Toolkit is an exhibition of human-scaled objects that give pause for thought. Made by practitioners of critical design, contemporary art and social action, and existing in the realm of furniture, products and utensils, these are implements — some speculative, some fully operational — that disrupt habitual actions and interactions, and allow us to consider alternatives. Aligning with an idea that change in the world might best be wrought by tools that alter thinking, some of these objects partake of the tendency to make objects increasingly smart, while others are resolutely dumb, reflecting back the interactions that shape the world around them.

Toolkit includes works by Montreal based artists Sonny Assu and Daniel Olson, Berlin based artist Michel de Broin, Brooklyn, NY based architect Justin Gologorsky, Vancouver/Toronto based collective Instant Coffee, London, UK based designer Onkar Singh Kular, Victoria based artist Chris Lindsay, Vancouver based artist Heidi Nagtegaal, Toronto based artist Ken Nicol and DE/UK based artist Sascha Pohflepp. This exhibition was guest-curated by Germaine Koh.

Reviews

Toolkit at MKG127 - Akimblog, Terence Dick, September 3, 2012.

"...Toolkit and was put together by ex-Torontonian, current-Vancouverite Germaine Koh. Much like her practice of making the everyday strange, this exciting selection of young artists from around the world all creates objects that absurdly upend our expectations of the vernacular. Ken Nicol's deadpan devices are useful in that they have functions, but those uses serve only to establish the uselessness of the work. In high contrast to these highly crafted things are Michel de Broin's MacGuyvered water-rocket and the low-rent James Bond suitcase in which it rests. In an accompanying video it does what it does with varying degrees of success, but you can't fault the artist for trying.
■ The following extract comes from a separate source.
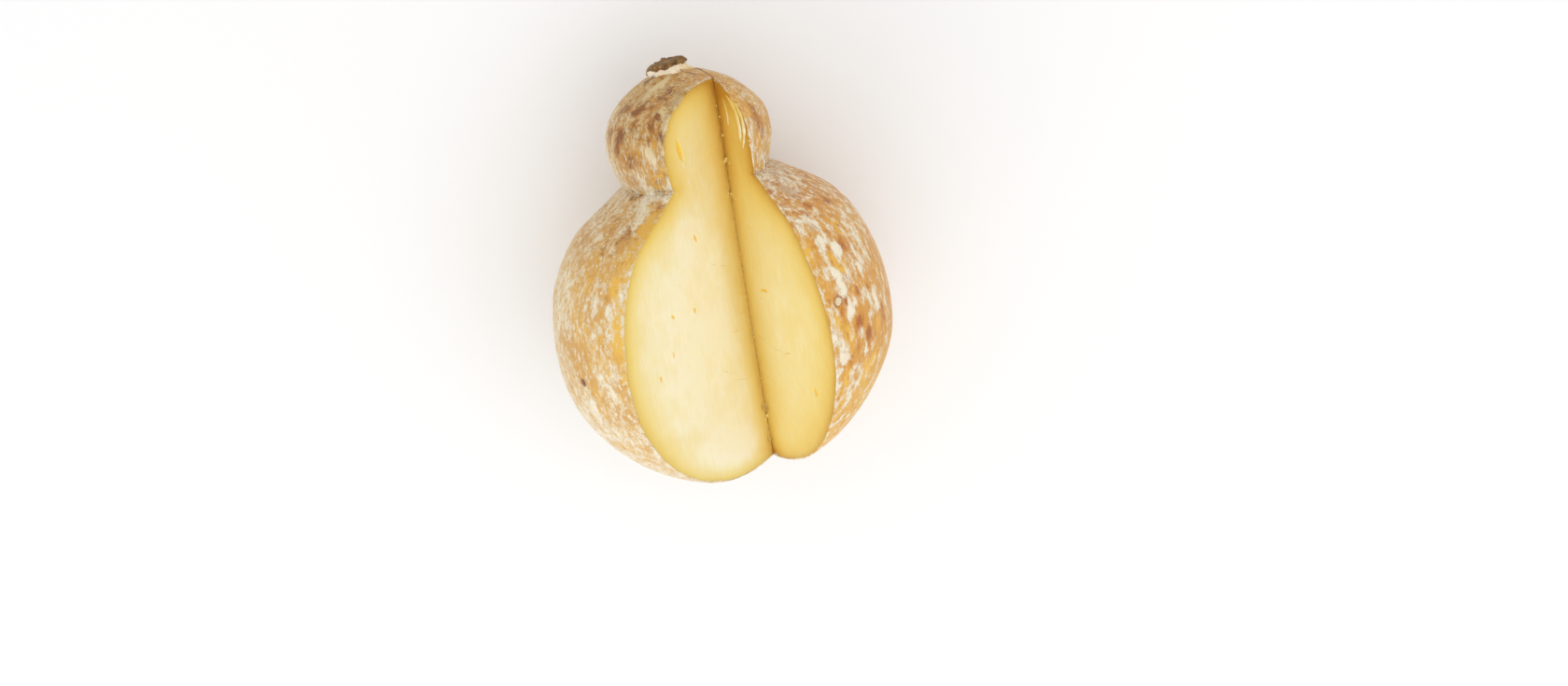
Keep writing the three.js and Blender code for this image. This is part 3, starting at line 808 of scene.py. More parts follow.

In between these two extremes are more than enough quasi-commodities to, if not help you through the day like a good tool should, recalibrate your experience of how we interact with the built environment. Consider this a pleasant but rigorous refresher before the fall art season starts up in full swing" Terence Dick (Akimblog). For the full article click here.


Toolkit: Machines for Reflection - Canadian Art Online,Gary Dault September 6, 2012

"...By and large, the tool-objects that work best in “Toolkit” are the ones that appear to work the least: Ken Nicol’s introverted, stainless-steel, key-wound small box that tics (2007), for example, ticks on forever, like a sonic hourglass indexing your life, making nothing happen, preventing nothing from happening, monitoring nothing—as it gradually runs down (only to be wound up again). His Clock of Doom (2008) is even more unsettling—a mute, faceless clock that ticks towards some inevitable but unpredictable moment when (we are told) the alarm will go off: a consummation without context or reward" Gary Dault (CANADIANART). For the full article click here.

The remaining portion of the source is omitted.